Adam: In your experience, what are the defining qualities of an effective leader? How can leaders and aspiring leaders take their leadership skills to the next level?
Chris: All quality leaders are not afraid to be decisive. It’s also important to flex your leadership position when necessary. If you always micromanage, you will disempower the people. Yet, leaders have to be in the weeds enough to know when someone isn’t doing his or her best work. They have to be able to identify it and have a coaching conversation with the individual to get them back to doing good work. I trust and verify. I trust my team, but once in a while, I’ll check in to make sure they are delivering at the performance level they are being paid to deliver. Once you see for yourself they have a sound strategy, you move on because there is always something else that needs your attention.
Leaders also need to know the different impacts motivating and aspiring their team can have. Aspiring is telling people where the company can be and/or setting goals. Motivating can take multiple forms through positive acknowledgement or having a tough conversation.
All leaders need to have the ability to look inward and not at how their team can improve. Leaders need to be open to feedback and willing to make adjustments to their leadership style. Who you are will always stick with you, but you do have the choice to constantly be working on opportunities to be better.
Adam: What are your three best tips applicable to leaders on building, managing and leading teams and organizations?
- Everyone is led differently, so you need to have a flexible leadership style. You need to connect with your team members to understand how you can motivate them as individuals.
- It’s lonely at the top, but at the end of the day, you make the tough decisions.
- Everyone needs to have a balance in life, and you get the best out of your team when they aren’t drained. You want them to have energy for themselves and their families. You want them excited to come in the office and bring new ideas to the table, but they can’t do that if they’re running on empty or unable to recharge once they are at home.
Adam: What is the single best piece of advice you have ever received?
Chris: To be effective, you have to be authentic. You have to embrace who you are. You cannot be someone you are not. I never understood why people in leadership roles would try to mold people into someone they were never meant to be. They should ask, “How do I make you a better version of you – not a worse version of me.” People should want to be surrounded by a diverse group of people who think differently than them.
Adam: What is one thing everyone should be doing to pay it forward?
Chris: Always try to have a positive influence on people’s lives. From the people who work for you, peers, your family and/or strangers. I’ve instilled in the lives of my kids and my next-door neighbors to let the little things go – especially the things that are out of your control. There is always something to be grateful for.
Adam: What are your hobbies and how have they shaped you?

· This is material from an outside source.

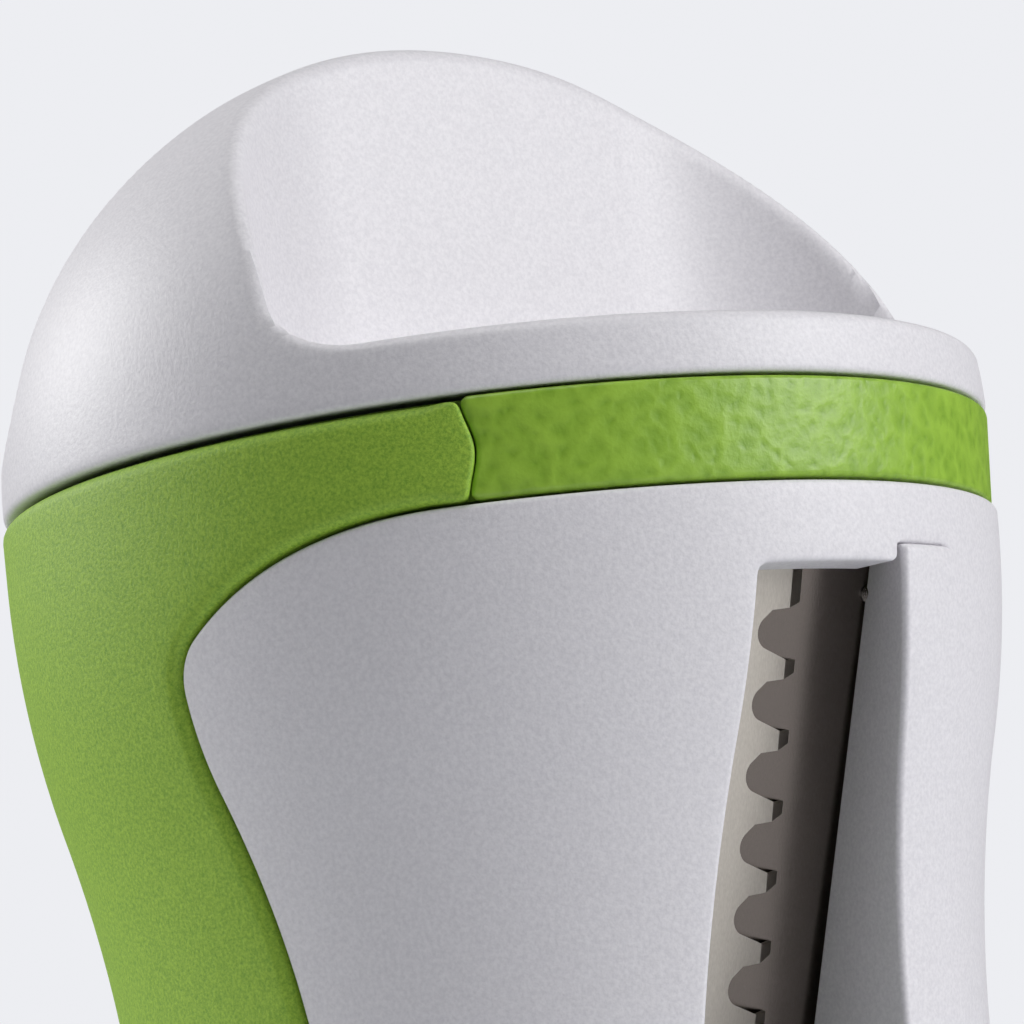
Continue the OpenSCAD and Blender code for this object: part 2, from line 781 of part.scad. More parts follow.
module centre_pin() {
  color(steel)
    pin(pin_r * 1.5, centre_pin_len);
}

body_shell();
soft_grip();
mouth_rim();
base_ring();
foot_ring();
base_screws();
funnel();
comb();
comb_screws();
blade();
blade_screws();
exit_lip();
lid_dome();
lid_plate();
lid_screws();
lid_seal();
pin_carrier();
pin_backing();
carrier_screws();
food_pins();
centre_pin();
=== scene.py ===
# %% [markdown]
# A hand-held spiral slicer, finished in Blender around a CAD frame.
# The slicer is an hourglass of white ABS with a soft green grip, a side window with a toothed comb and a
# blade, and a domed lid. The CAD model fixes every size and every joint. This lesson makes the surfaces
# that the eye meets (rounded edges, moulded grain, ground steel) and hangs them on the CAD bodies.
# Lengths are worked out in millimetres and turned into metres when a mesh is made.

import math

import bmesh
import bpy
import numpy as np
from mathutils import Matrix, Vector
from mathutils.geometry import delaunay_2d_cdt


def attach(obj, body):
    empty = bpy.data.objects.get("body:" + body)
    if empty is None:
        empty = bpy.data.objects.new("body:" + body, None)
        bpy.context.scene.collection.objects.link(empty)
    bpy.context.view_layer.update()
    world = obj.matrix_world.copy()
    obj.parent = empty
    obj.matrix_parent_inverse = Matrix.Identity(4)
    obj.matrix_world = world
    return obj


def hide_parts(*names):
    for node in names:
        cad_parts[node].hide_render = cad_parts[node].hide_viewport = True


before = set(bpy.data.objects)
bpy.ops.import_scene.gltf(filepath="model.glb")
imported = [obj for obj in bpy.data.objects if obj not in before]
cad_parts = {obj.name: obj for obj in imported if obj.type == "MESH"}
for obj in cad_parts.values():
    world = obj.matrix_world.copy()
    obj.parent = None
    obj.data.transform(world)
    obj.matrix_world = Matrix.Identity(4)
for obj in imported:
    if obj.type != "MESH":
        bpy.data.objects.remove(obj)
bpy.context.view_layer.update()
MM = 0.001

# %% [markdown]
# Colours are written as the hex values a designer would pick, but shaders work in linear light. One
# function does the turning, so that no colour is turned twice.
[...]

Chris: I’m into sport cars and motorcycles. I like competitive fast sports. I’ve also flipped around 12-15 houses in the last 10 years on nights and weekends. A lot of my job is making phone calls, checking emails and reading reports, so when I come home, I’m very hands on. I do everything from plumbing, drywall, electrical, design and construction work. I never pay people do anything I can do myself around the house. It allows me to stay physically active, clear my mind from work and challenge myself to develop new skillsets that bring immediate gratification when the job is complete. I come from a very handy family, so working with your hands is expected.
Adam: Is there anything else you would like to share?
Chris: Most people don’t appreciate how good they have it until things become worse. However, that doesn’t mean you should settle or stop finding ways to improve your life. Consistently be thinking, “What can I do to enhance my life?”